Definition: Iterative Refinement

After computing \(\hat{\bx}\) via a factorization, iterative refinement improves accuracy by three steps: (1) compute the residual \(\br = \bb - \bA\hat{\bx}\); (2) solve \(\bA\boldsymbol{\delta} = \br\) using the same factorization; (3) update \(\hat{\bx} \leftarrow \hat{\bx} + \boldsymbol{\delta}\). Each cycle recovers roughly \(\lfloor\log_{10}(1/\kappa(\bA))\rfloor\) additional correct digits, up to the precision limit.

Exercise

Refer to the result above.

Implement one step of iterative refinement for \(H_{10}\bx = H_{10}\cdot\mathbf{1}\) (Hilbert matrix, \(n=10\)). Compare the error before and after refinement. How many digits did you recover?
Apply two steps of refinement. Does a second step help? Is there a limit to how many digits can be recovered?

Exercise

(Comparing factorization stability.) Build the \(n \times n\) Hilbert matrix via scipy.linalg.hilbert(n).

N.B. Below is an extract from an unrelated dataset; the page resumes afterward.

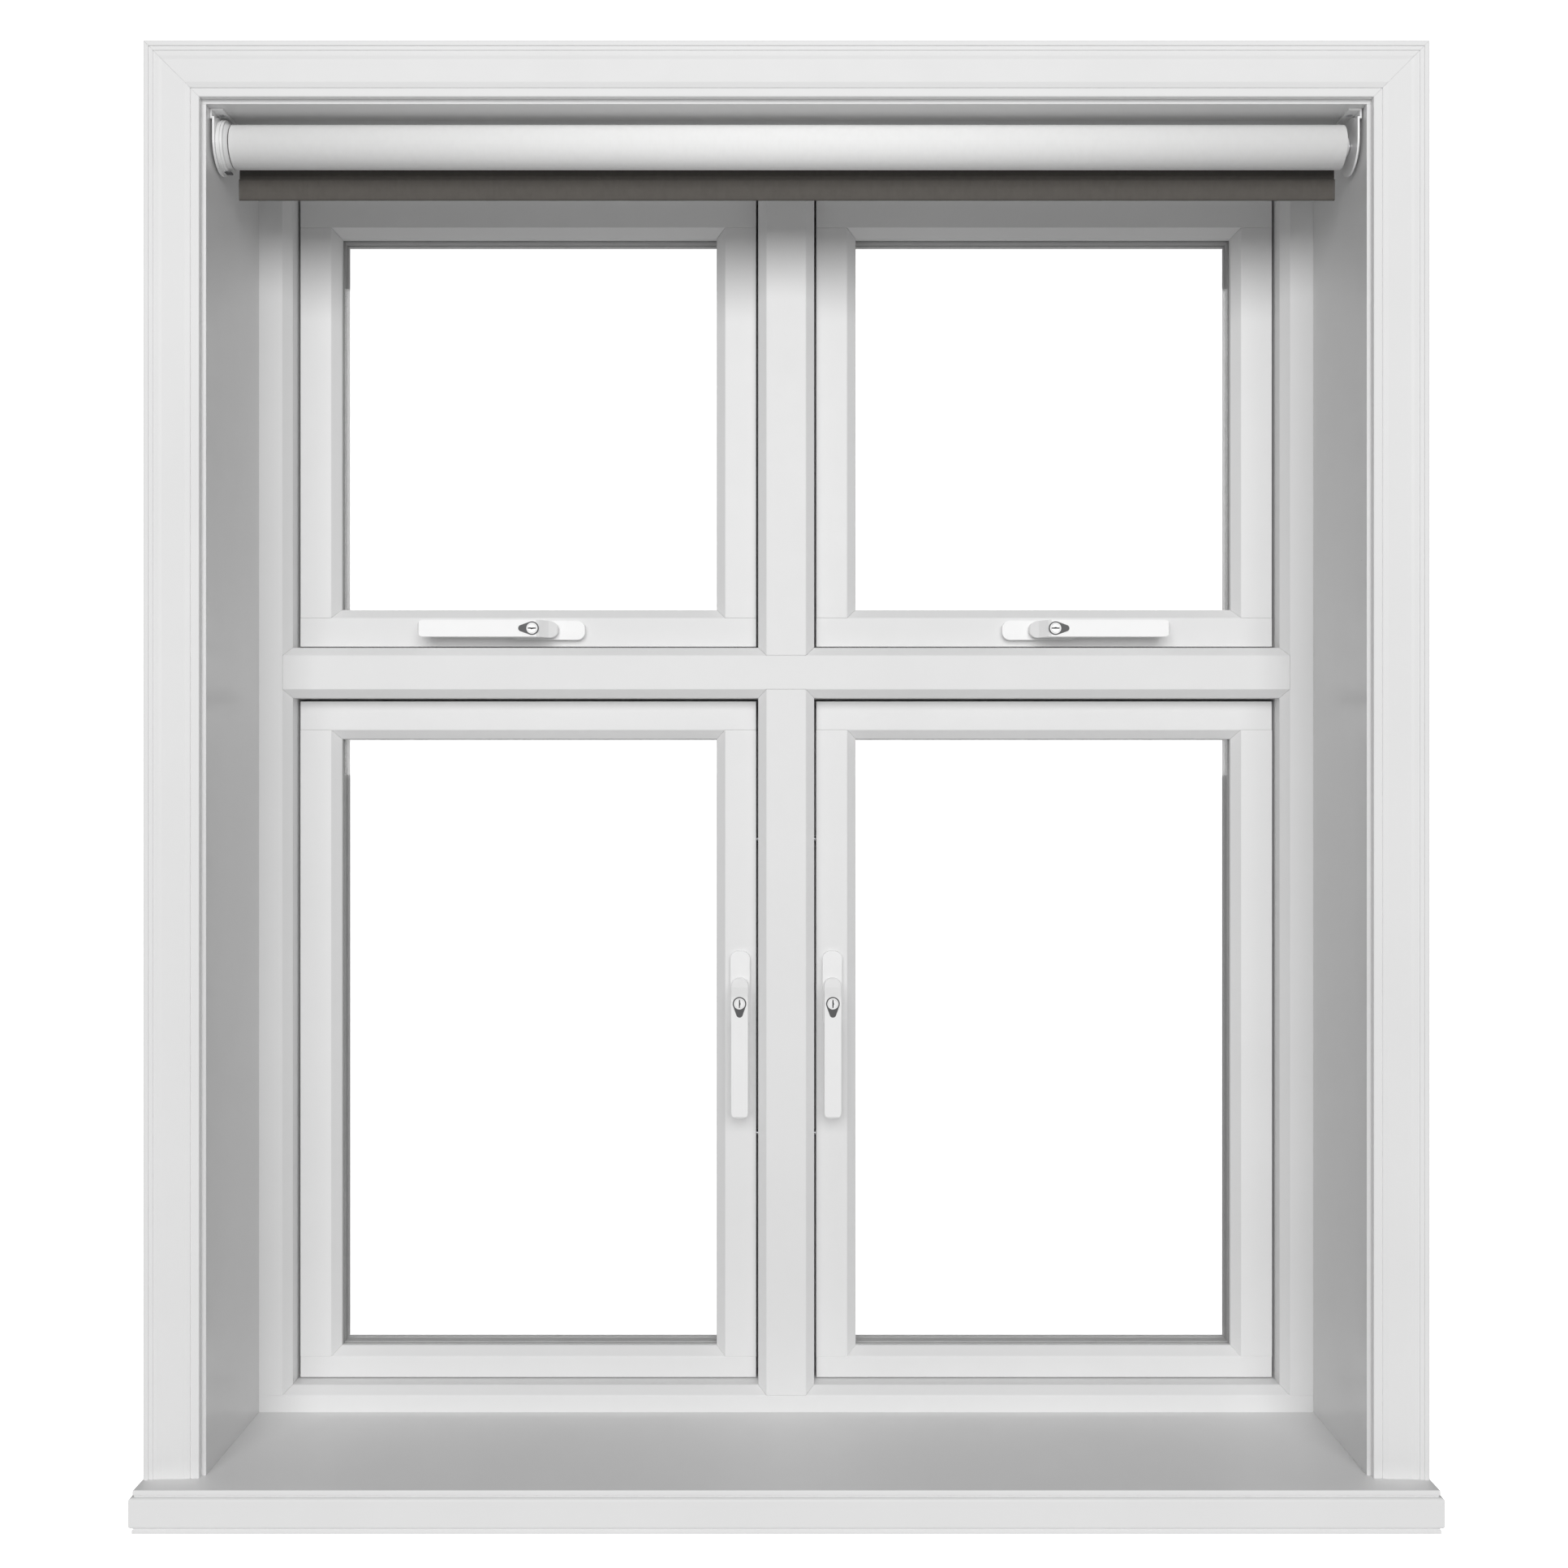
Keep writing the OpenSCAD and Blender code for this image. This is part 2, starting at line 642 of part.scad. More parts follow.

For \(n = 10\): compute \(\kappa_2(H)\) and predict how many correct digits to expect. Solve \(H\bx = H\cdot\mathbf{1}\) via np.linalg.solve (LU) and np.linalg.lstsq (QR-based). Compare the errors \(\|\hat{\bx} - \mathbf{1}\|_2\).
Use mpmath with mp.dps = 50 to solve the same system in high precision. Does the error decrease significantly compared to double precision? What does this tell you about conditioning vs. precision?
Apply one step of iterative refinement to the LU solution. How much improvement do you observe?

Exercise

(Backward error analysis in practice.) For \(\bA\bx = \bb\) with a random \(10 \times 10\) matrix scaled so \(\kappa(\bA) \approx 10^4\):

Compute \(\hat{\bx}\) via np.linalg.solve. Compute the backward error \(\|\bA\hat{\bx} - \bb\|_2/\|\bb\|_2\). Is it consistent with \(O(\varepsilon_{\mathrm{mach}})\)?
Compute the forward error \(\|\hat{\bx} - \bx^*\|_2/\|\bx^*\|_2\) (using the true solution). Is the ratio (forward error)/(backward error) consistent with \(\kappa(\bA)\)?
Repeat with \(\kappa \approx 10^{12}\) and interpret the results.